Bilingualism and Speech TherapyDec 02, 2022
What is bilingualsim/ multilingualism?
Bilingualism is the ability to communicate in more than one language and can be thought of as a continuum of language skills in which proficiency in any of the languages used may fluctuate over time and across social settings, conversational partners, and topics, among other variables (Grossjean, 1989; Bialystok, 2001).
I am very grateful my parents never steered away from teaching my siblings and I our native language of Spanish. My first language spoken and heard was Spanish, however as I began school English became my dominant language. Now fast forward to my adulthood, I am proficient in both English and Spanish. So how does this come into play with my career? During my experience I have had a patient on my caseload whose chart read “Spanish speaking only”. I became the treating therapist as he was passed on to me from a previous monolingual therapist. Since he was a new patient on my caseload, I made sure to inform myself of his medical history, goals, and progress. Based on his goals, it appeared this patient was non-verbal (no verbal communication), beginning to imitate sounds (cars, animals), and use gestures to communicate.

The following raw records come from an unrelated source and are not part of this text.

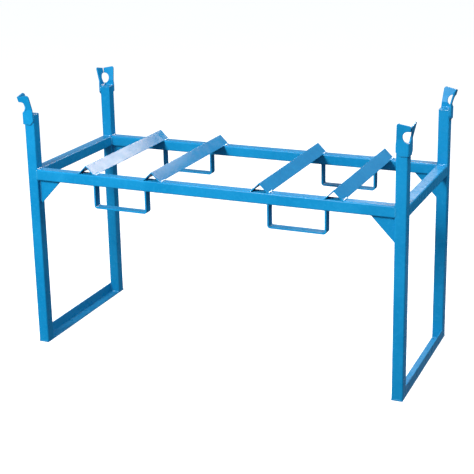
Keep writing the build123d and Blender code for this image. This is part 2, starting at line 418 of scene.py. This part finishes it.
def guide_welds(corner, side_x, side_y):
    """Guides are welded to the post below, down their free edges and to the cap; the cap to the tube."""
    weld = Weld(f"weld_guide_{corner}", 600 + side_x + 3 * side_y)
    bottom = guide_low.z
    inward_x = (-side_x, 0, 0)
    inward_y = (0, -side_y, 0)
    out_x = (side_x, 0, 0)
    out_y = (0, side_y, 0)
    fold = 7 * MM
    free_x = side_x * (INNER_X + GUIDE_CLIP)
    free_y = side_y * (INNER_Y + GUIDE_CLIP)
    face_x = side_x * OUTER_X
    face_y = side_y * OUTER_Y
    edge_x = side_x * INNER_X
    edge_y = side_y * INNER_Y
    # Under the plate, and up its clipped corners.
    weld.bead((free_x, face_y, bottom), (side_x * (OUTER_X - fold), face_y, bottom), DOWN, out_y, 5 * MM)
    weld.bead((face_x, free_y, bottom), (face_x, side_y * (OUTER_Y - fold), bottom), DOWN, out_x, 5 * MM)
    clip_leg_x = (-side_x * DIAGONAL, 0, -DIAGONAL)
    clip_leg_y = (0, -side_y * DIAGONAL, -DIAGONAL)
    short = 4 * MM
    clip_z = bottom + GUIDE_CLIP - short
    clip_end_x = (side_x * (INNER_X + short), face_y, clip_z)
    clip_end_y = (face_x, side_y * (INNER_Y + short), clip_z)
    weld.bead((free_x, face_y, bottom), clip_end_x, clip_leg_x, out_y, 4 * MM)
    weld.bead((face_x, free_y, bottom), clip_end_y, clip_leg_y, out_x, 4 * MM)
    # Down the free edges, in the groove over the tube's round corner.
    high_z = POST_TOP - 4 * MM
    low_z = bottom + GUIDE_CLIP + 2 * MM
    seam_x = side_x * (OUTER_X - 1.5 * MM)
    seam_y = side_y * (OUTER_Y - 1.5 * MM)
    width, height = 7 * MM, 1.2 * MM
    weld.seam((edge_x, seam_y, low_z), (edge_x, seam_y, high_z), (0, 1, 0), inward_x, width, height)
    weld.seam((seam_x, edge_y, low_z), (seam_x, edge_y, high_z), (1, 0, 0), inward_y, width, height)
    # On top of the cap, against both wings.
    inset = 3 * MM
    near_x, far_x = side_x * (INNER_X + inset), side_x * (OUTER_X - inset)
    near_y, far_y = side_y * (INNER_Y + inset), side_y * (OUTER_Y - inset)
    weld.bead((near_x, face_y, POST_TOP), (far_x, face_y, POST_TOP), UP, inward_y, 5 * MM)
    weld.bead((face_x, near_y, POST_TOP), (face_x, far_y, POST_TOP), UP, inward_x, 5 * MM)
    # Round the cap's two free sides.
    cap_z = cap_low.z
    near_x, far_x = side_x * (INNER_X + 5 * MM), side_x * (OUTER_X - 6 * MM)
    near_y, far_y = side_y * (INNER_Y + 5 * MM), side_y * (OUTER_Y - 6 * MM)
    weld.seam((edge_x, near_y, cap_z), (edge_x, far_y, cap_z), UP, inward_x, 5 * MM, 0.9 * MM)
    weld.seam((near_x, edge_y, cap_z), (far_x, edge_y, cap_z), UP, inward_y, 5 * MM, 0.9 * MM)
    weld.done()


cradle_welds()
fork_loop_welds()
for corner_name, (corner_x, corner_y) in CORNERS.items():
    gusset_welds(corner_name, corner_x, corner_y)
    rail_welds(corner_name, corner_x, corner_y)
    foot_welds(corner_name, corner_x, corner_y)
    guide_welds(corner_name, corner_x, corner_y)

# ---------------------------------------------------------------- floor, light and camera

scene = bpy.context.scene


def studio_floor():
    """A wide disc, so that no edge shows from any side."""
    radius = 300.0
    sides = 96
    angles = [2 * math.pi * i / sides for i in range(sides)]
    rim = [(radius * math.cos(angle), radius * math.sin(angle), 0) for angle in angles]
    mesh = bpy.data.meshes.new("studio_floor")
    mesh.from_pydata(rim, [], [tuple(range(sides))])
    floor = bpy.data.objects.new("studio_floor", mesh)
    scene.collection.objects.link(floor)
    mesh.materials.append(floor_paint())
    floor.visible_glossy = False
    floor.visible_diffuse = False


def soft_box(name, place, target, width, height, power, diffuse=True, glossy=True):
    light = bpy.data.lights.new(name, "AREA")
    light.shape = "RECTANGLE"
    light.size, light.size_y = width, height
    light.energy = power
    lamp = bpy.data.objects.new(name, light)
    scene.collection.objects.link(lamp)
    lamp.location = place
    lamp.visible_camera = False
    lamp.visible_diffuse = diffuse
    lamp.visible_glossy = glossy
    lamp.rotation_euler = (Vector(target) - Vector(place)).to_track_quat("-Z", "Y").to_euler()
    return light


def studio_light():
    """Four soft boxes round the rack, the key light at the front left, and a sky palest at the horizon."""
    world = bpy.data.worlds.new("studio")
    scene.world = world
    world.use_nodes = True
    tree = world.node_tree
    place = tree.nodes.new("ShaderNodeTexCoord").outputs["Generated"]
    split = tree.nodes.new("ShaderNodeSeparateXYZ")
    tree.links.new(place, split.inputs[0])
    above = tree.nodes.new("ShaderNodeMapRange")
    above.inputs["From Min"].default_value = 0.0
    above.inputs["From Max"].default_value = 0.5
    above.inputs["To Min"].default_value = 0.75
    above.inputs["To Max"].default_value = 0.36
    tree.links.new(split.outputs["Z"], above.inputs["Value"])
    below = tree.nodes.new("ShaderNodeMapRange")
    below.inputs["From Min"].default_value = -0.05
    below.inputs["From Max"].default_value = -0.015
    below.inputs["To Min"].default_value = 0.25
    below.inputs["To Max"].default_value = 1.0
    tree.links.new(split.outputs["Z"], below.inputs["Value"])
    fade = tree.nodes.new("ShaderNodeMath")
    fade.operation = "MULTIPLY"
    tree.links.new(above.outputs["Result"], fade.inputs[0])
    tree.links.new(below.outputs["Result"], fade.inputs[1])
    background = tree.nodes["Background"]
    background.inputs["Color"].default_value = (0.84, 0.93, 1.06, 1)
    tree.links.new(fade.outputs[0], background.inputs["Strength"])
    key = soft_box("key_front_left", (-1.3, -4.2, 3.2), (0, 0, 0.7), 1.3, 1.3, 345)
    key.color = (1.0, 1.0, 0.97)
    soft_box("top_right", (2.0, 0.3, 3.6), (0.2, 0, 0.8), 1.5, 1.5, 80)
    soft_box("rear_fill", (-1.4, 4.0, 3.0), (0, 0, 0.7), 1.5, 1.5, 50, glossy=False)
    strip = soft_box("rear_strip", (0.26, 3.4, 3.54), (0.26, 0, 0.8), 1.4, 1.6, 150, diffuse=False)
    strip.color = (1.0, 0.80, 0.62)
    dark_card()


def dark_card():
    """A card behind the rack that only reflections see. It keeps the right-hand faces deep blue."""
    left, right, place_y, top = -1.2, 3.2, 1.6, 1.15
    corners = [(left, place_y, 0), (right, place_y, 0), (right, place_y, top), (left, place_y, top)]
    mesh = bpy.data.meshes.new("dark_card")
    mesh.from_pydata(corners, [], [(0, 1, 2, 3)])
    card = bpy.data.objects.new("dark_card", mesh)
    scene.collection.objects.link(card)
    n = Nodes("dark_card")
    n.shader.inputs["Base Color"].default_value = (0.03, 0.04, 0.05, 1)
    n.shader.inputs["Roughness"].default_value = 1.0
    mesh.materials.append(n.material)
    card.visible_camera = False
    card.visible_diffuse = False
    card.visible_shadow = False
    card.visible_transmission = False


def camera():
    """In front of the rack, to its right and above it. The shift keeps the uprights nearly parallel."""
    data = bpy.data.cameras.new("camera")
    eye = bpy.data.objects.new("camera", data)
    scene.collection.objects.link(eye)
    yaw, pitch, roll = math.radians(23.62), math.radians(15.75), math.radians(-1.12)
    aim = Matrix.Rotation(yaw, 4, "Z") @ Matrix.Rotation(math.pi / 2 - pitch, 4, "X")
    turn = aim @ Matrix.Rotation(roll, 4, "Z")
    eye.matrix_world = Matrix.Translation((2.042, -4.687, 2.224)) @ turn
    data.sensor_width = 36
    data.lens = 88.2
    data.shift_y = -0.12
    data.clip_end = 1000
    scene.camera = eye


studio_floor()
studio_light()
camera()
scene.view_settings.view_transform = "Standard"
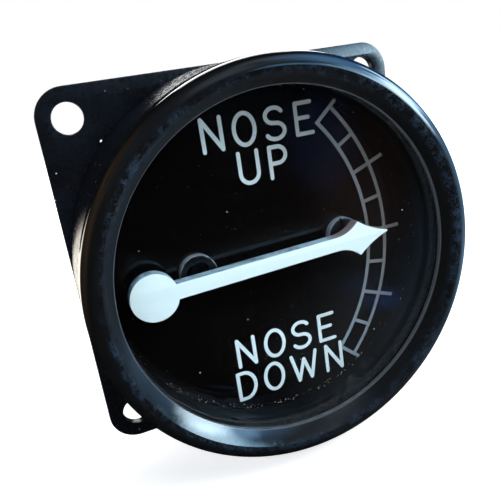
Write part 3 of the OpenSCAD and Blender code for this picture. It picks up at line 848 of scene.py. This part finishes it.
class Glyph(Enum):
    """Single-stroke letters of an engraving machine, as lines in a box 1 wide and 1 high."""

    N = [[(0, 0), (0, 1)], [(0, 1), (1, 0)], [(1, 0), (1, 1)]]
    O = [oval(0.5, 0.5, 0.5, 0.5, 0, 360, 40)]
    S = [oval(0.5, 0.755, 0.46, 0.245, 28, 248, 16) + oval(0.5, 0.26, 0.5, 0.26, 68, -152, 16)]
    E = [[(0, 0), (0, 1)], [(0, 1), (1, 1)], [(0, 0.52), (0.8, 0.52)], [(0, 0), (1.04, 0)]]
    U = [[(0, 1), *oval(0.5, 0.32, 0.5, 0.32, 180, 360, 20), (1, 1)]]
    P = [[(0, 0), (0, 1)], [(0, 1), *oval(0.5, 0.73, 0.5, 0.27, 90, -90, 16), (0, 0.46)]]
    D = [[(0, 0), (0, 1)], [(0, 1), *oval(0.35, 0.5, 0.65, 0.5, 90, -90, 24), (0, 0)]]
    W = [[(0, 1), (0.25, 0)], [(0.25, 0), (0.5, 0.8)], [(0.5, 0.8), (0.77, 0)],
         [(0.77, 0), (1, 1)]]


@dataclass(frozen=True)
class Legend:
    """One line of plain function words cut into the dial and filled with paint."""

    words: str
    lefts: tuple[float, ...]
    widths: tuple[float, ...]
    base: float
    height: float = 4.6
    stroke: float = 0.62

    def lines(self) -> list[list[Point]]:
        """Gives the middle of every stroke of the words, placed on the dial in mm."""
        return [[(left + x * width, self.base + y * self.height) for x, y in line]
                for letter, left, width in zip(self.words, self.lefts, self.widths)
                for line in Glyph[letter].value]


@dataclass
class Dial:
    """The engraved dial, its filled scale, the legends, and the two black heads."""

    front: float = 11.2
    proud: float = 0.03
    layer: float = 0.0006
    cap_steps: int = 10
    head_r: float = 2.9
    head_h: float = 1.2
    head_edge: float = 0.14
    head_bore_r: float = 1.9
    barrel_r: float = 2.0
    barrel_bore_r: float = 0.79
    bush_back: float = 7.1
    bush_spot: Point = (-12.8, 0.7)
    pivot: Point = (-12.0, 0.0)
    laminate: Finish = DialLaminate("polished_phenolic_laminate", "dial_laminate")
    fill: Finish = EngravingFill("rubbed_in_paint_scale", "scale_fill", "#8797a6", "#6b655f",
                                 4.0, 22.0, 0.25)
    words: Finish = EngravingFill("rubbed_in_paint_legend", "scale_fill")
    screw: Finish = BlackHardware("blackened_brass_screw", "black_hardware",
                                  spot=(12.0, 1.0), rim_r=2.6)
    bush: Finish = BlackHardware("blackened_brass_bush", "black_hardware", spot=(-12.8, 0.7))
    legends: tuple[Legend, ...] = (
        Legend("NOSE", (-8.5, -3.66, 1.3, 6.4), (2.85, 3.25, 3.05, 2.5), 18.0),
        Legend("UP", (-3.6, 1.36), (2.92, 2.6), 12.3),
        Legend("NOSE", (-8.56, -3.74, 1.2, 6.2), (2.8, 3.25, 3.05, 2.6), -17.0),
        Legend("DOWN", (-9.33, -4.6, 0.36, 6.9), (2.9, 3.2, 4.5, 2.82), -22.95, 4.7))

    def ribbon(self, shape: bmesh.types.BMesh, line: list[Point], half: float,
               top: float) -> None:
        """Adds a flat stroke with round ends.

        Args:
            shape: Mesh that takes the stroke.
            line: Points of its middle, in mm.
            half: Half its width, in mm.
            top: Height of its face, in mm.
        """
        closed = math.dist(line[0], line[-1]) < 1e-6
        pts = [Vector(p) for p in (line[:-1] if closed else line)]
        last = len(pts) - 1
        sides, loops = [], []
        for i, p in enumerate(pts):
            before = pts[i - 1] if i or closed else p
            after = pts[(i + 1) % len(pts)] if i < last or closed else p
            way = ((after - p).normalized() + (p - before).normalized()).normalized()
            side = Vector((-way.y, way.x)) * half
            sides.append((p + side, p - side))
        if not closed:
            for end, inner in ((pts[0], pts[1]), (pts[-1], pts[-2])):
                turn = math.degrees(math.atan2(*(end - inner).yx))
                cap = arc(*end, half, turn - 90, turn + 90, self.cap_steps)
                loops.append([Vector(p) for p in cap])
        following = sides[1:] + sides[:1] if closed else sides[1:]
        loops += [[a[0], a[1], b[1], b[0]] for a, b in zip(sides, following)]
        for loop in loops:
            face = shape.faces.new([
                shape.verts.new((p[0] * MM, -top * MM, p[1] * MM)) for p in loop])
            face.normal_update()
            if face.normal.y > 0:
                face.normal_flip()

    def heads(self) -> None:
        """Makes the dial screw, and the pointer's bush as its head and its barrel."""
        ScrewRing(count=1, pitch_r=12.04, first=4.8, face=self.front, shank_r=1.0, shank=2.8,
                  head_r=2.75, head_h=self.head_h, slot_w=0.4, slot_d=0.48, edge=self.head_edge,
                  to_front=True, seed=9, finish=self.screw).build("dial_screw_head", "dial_screw")
        top = self.front + self.head_h
        crown = arc(self.head_r - self.head_edge, top - self.head_edge, self.head_edge, 0, 90, 6)
        head = Workshop.lathe("bush_flange_turned", [
            (self.head_bore_r, self.front), (self.head_r, self.front), *crown,
            (self.head_bore_r, top)], 96, centre=self.bush_spot)
        barrel = Workshop.lathe("bush_barrel_turned", [
            (self.barrel_bore_r, self.bush_back), (self.barrel_r, self.bush_back),
            (self.barrel_r, self.front), (self.barrel_bore_r, self.front)],
            64, centre=self.pivot)
        for piece in (head, barrel):
            Workshop.settle(piece, self.bush, "pointer_bush")

    def build(self) -> None:
        """Finishes the dial's pieces and fills the engraved legends."""
        Workshop.dress(self.laminate, "dial_plate")
        Workshop.dress(self.fill, "scale_inlay")
        self.heads()
        shape = bmesh.new()
        level = 0.0
        for legend in self.legends:
            for line in legend.lines():
                # Each stroke lies a hair above the last, so that crossings don't flicker
                self.ribbon(shape, line, legend.stroke / 2, self.front + self.proud + level)
                level += self.layer
        bmesh.ops.remove_doubles(shape, verts=shape.verts, dist=MERGE_FILL)
        mesh = bpy.data.meshes.new("legend_fill")
        shape.to_mesh(mesh)
        shape.free()
        Workshop.settle(Workshop.piece("legend_fill", mesh), self.words)
        LOG.info("dial: legends of %d faces", len(mesh.polygons))


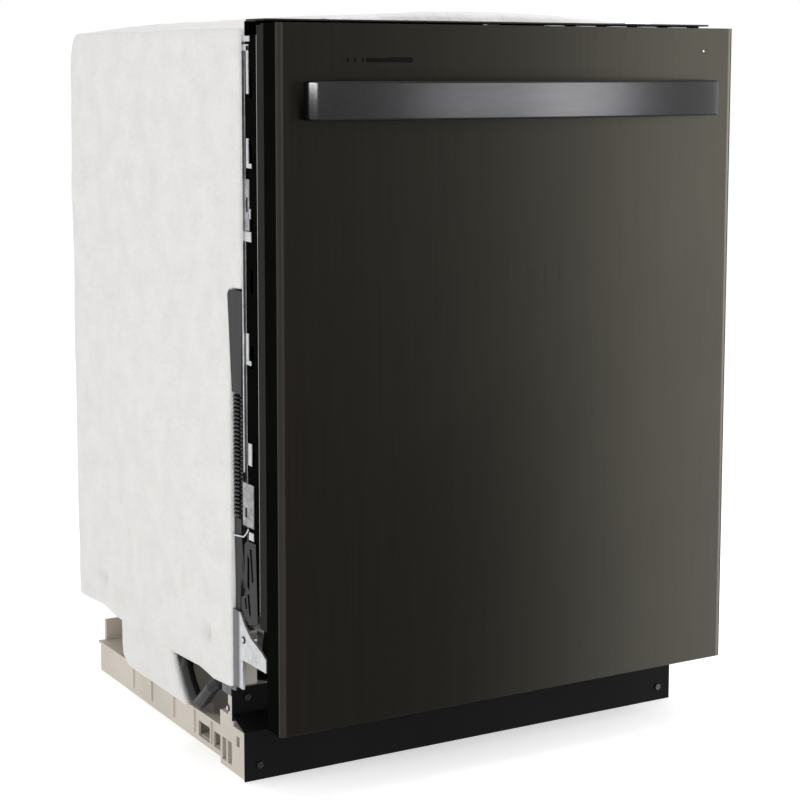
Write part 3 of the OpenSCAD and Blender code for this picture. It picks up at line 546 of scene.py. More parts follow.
@dataclass(frozen=True)
class Board:
    """A green circuit board with copper tracks under its lacquer."""

    colour: Colour = (0.02, 0.13, 0.05)
    track: Colour = (0.06, 0.26, 0.10)
    tracks: float = 160.0
    track_depth: float = 0.00005

    def shade(self, shader: Shader) -> bpy.types.NodeSocket:
        """Builds the board's shader.

        Args:
            shader: The material to build in.

        Returns:
            The BSDF's socket.
        """
        field, track = (*self.colour, 1.0), (*self.track, 1.0)
        cells = shader.node("ShaderNodeTexBrick", {
            "Vector": shader.place, "Scale": self.tracks, "Color1": field, "Color2": field, "Mortar": track,
        })
        return shader.surface(
            Metallic=0.0, Roughness=0.35, Coat_Weight=0.5, Base_Color=cells.outputs["Color"],
            Normal=shader.bump([(cells.outputs["Fac"], self.track_depth)]),
        )


@dataclass(frozen=True)
class Zoned:
    """Two finishes on one piece, parted where a coordinate passes a value."""

    inside: "Finish"
    beyond: "Finish"
    axis: int
    edge: float
    mirrored: bool = False
    soft: float = 0.0004

    def shade(self, shader: Shader) -> bpy.types.NodeSocket:
        """Builds both finishes and mixes them by place.

        Args:
            shader: The material to build in.

        Returns:
            The mixed shader's socket.
        """
        value = shader.node("ShaderNodeSeparateXYZ", {"Vector": shader.place}).outputs[self.axis]
        if self.mirrored:
            value = shader.node("ShaderNodeMath", {0: value}, operation="ABSOLUTE").outputs["Value"]
        step = shader.node("ShaderNodeMapRange", {
            "Value": value, "From Min": self.edge - self.soft, "From Max": self.edge + self.soft,
        })
        mix = shader.node("ShaderNodeMixShader", {
            "Fac": step.outputs["Result"], 1: self.inside.shade(shader), 2: self.beyond.shade(shader),
        })
        return mix.outputs["Shader"]


Finish = Metal | Moulding | Felt | Board | Zoned

STAINLESS = Metal((0.50, 0.50, 0.50), (0.64, 0.64, 0.63), 0.30, Grain.UPRIGHT, waviness=0.0004)
ZINC = Metal((0.50, 0.51, 0.53), (0.74, 0.75, 0.77), 0.38, Grain.NONE, 60.0, spangle=110.0, depth=0.00003)
BLACK_STEEL = Metal(tone(29, 28, 25), tone(32, 31, 27), 0.29, Grain.UPRIGHT, 700.0, 0.02, 0.000002)
# A lighter copy of the door's dark steel: painted highlight along the door's rounded front corners.
CORNER_HIGHLIGHT_STEEL = Metal(tone(50, 47, 44), tone(56, 53, 49), 0.30, Grain.UPRIGHT, 700.0, 0.02, 0.000002)
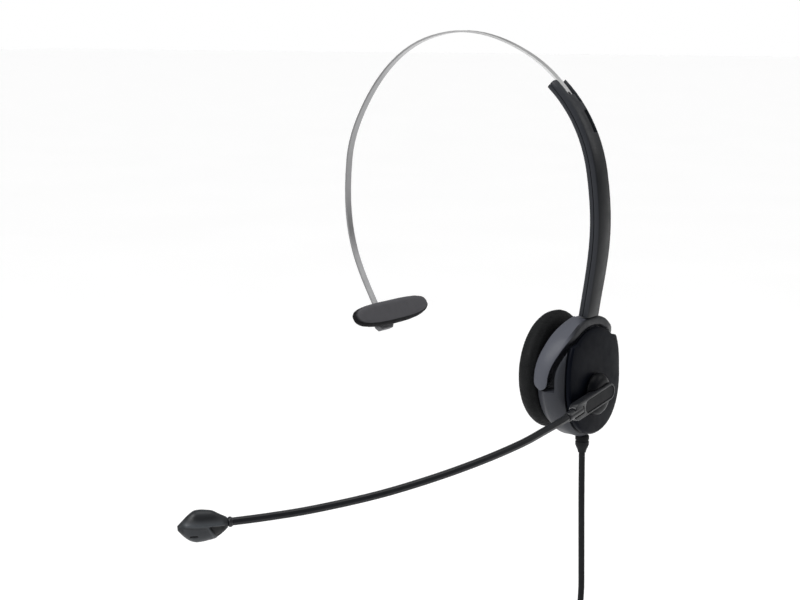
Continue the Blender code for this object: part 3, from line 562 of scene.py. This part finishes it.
def hold(obj, body, slot, *replaced):
    """Hides the nodes that an object stands for and hangs it on the body it moves with; the slot is not
    used.
    """
    if replaced:
        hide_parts(*replaced)
    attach(obj, body)


def smooth_curve(route, spacing):
    """Points about every `spacing` along a Catmull-Rom curve through the route's own points."""
    pts = [Vector(p) for p in route]
    pts = [2 * pts[0] - pts[1]] + pts + [2 * pts[-1] - pts[-2]]
    out = []
    for a, b, c, d in zip(pts, pts[1:], pts[2:], pts[3:]):
        count = max(1, round((c - b).length / spacing))
        for k in range(count):
            t = k / count
            out.append(0.5 * ((2 * b) + (c - a) * t + (2 * a - 5 * b + 4 * c - d) * t ** 2
                              + (3 * b - a - 3 * c + d) * t ** 3))
    return out + [pts[-2]]


# ---- lead ----------------------------------------------------------------------------------------
CORD_RADIUS = 1.34
CORD_SPACING = 2.7             # between neighbouring turns
CORD_ROUTE = [(58.7, 0, -33.9), (58.7, 0, -36.0), (58.75, 0, -45.0), (58.9, 0, -58.0),
              (59.15, 0, -72.0), (59.4, 0, -86.0), (59.5, 0, -94.0), (59.5, -0.4, -99.0),
              (60.0, -2.6, -104.0), (62.6, -4.9, -108.0)]
CORD_POINTS_EVERY = 5.0
COIL_CENTRE = Vector((59.5, 0.0, -128.2))
COIL_LAYERS = (18.35, 15.65, 12.95, 10.25)
TURNS_A_LAYER = 5
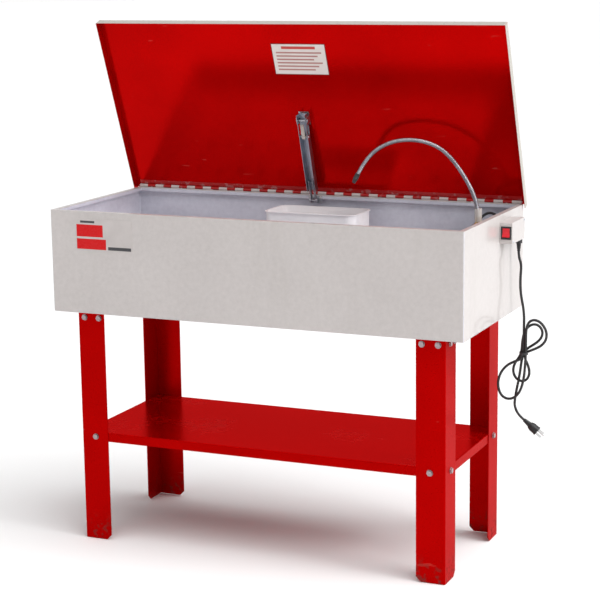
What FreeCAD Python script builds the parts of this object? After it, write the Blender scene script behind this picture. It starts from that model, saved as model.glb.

In our first session, I took out my go-to farm animal book along with finger puppets, in hopes of providing opportunities to target his goal of imitating sounds. As I was placing the finger puppets one by one, the patient began to label all the animals in Spanish. I instantly looked at the patient’s mom, and then back to the patient. I proceeded to ask mom further questions regarding the patient’s language skills. Come to find out the patient was proficient in their native language of Spanish. I was able to explain to the parent the importance of having a therapist who was proficient in the patient’s dominant language or translator present. In this case, the goals/sounds targeted were already mastered! This patient would have greatly benefitted from skilled speech therapy in their native language!
As stated from ASHA, “Identifying a communication disorder in a bilingual individual requires careful consideration of the multitude of factors that influence communication skills. True communication disorders will be evident in all languages used by an individual; however, a skilled clinician will appropriately account for the process of language development, language loss, the impact of language dominance fluctuation, and the influence of dual language acquisition and use when differentiating between a disorder and a difference. Language dominance may fluctuate across a patient’s/client’s lifespan based on use and input and language history (Kohnert, 2012).”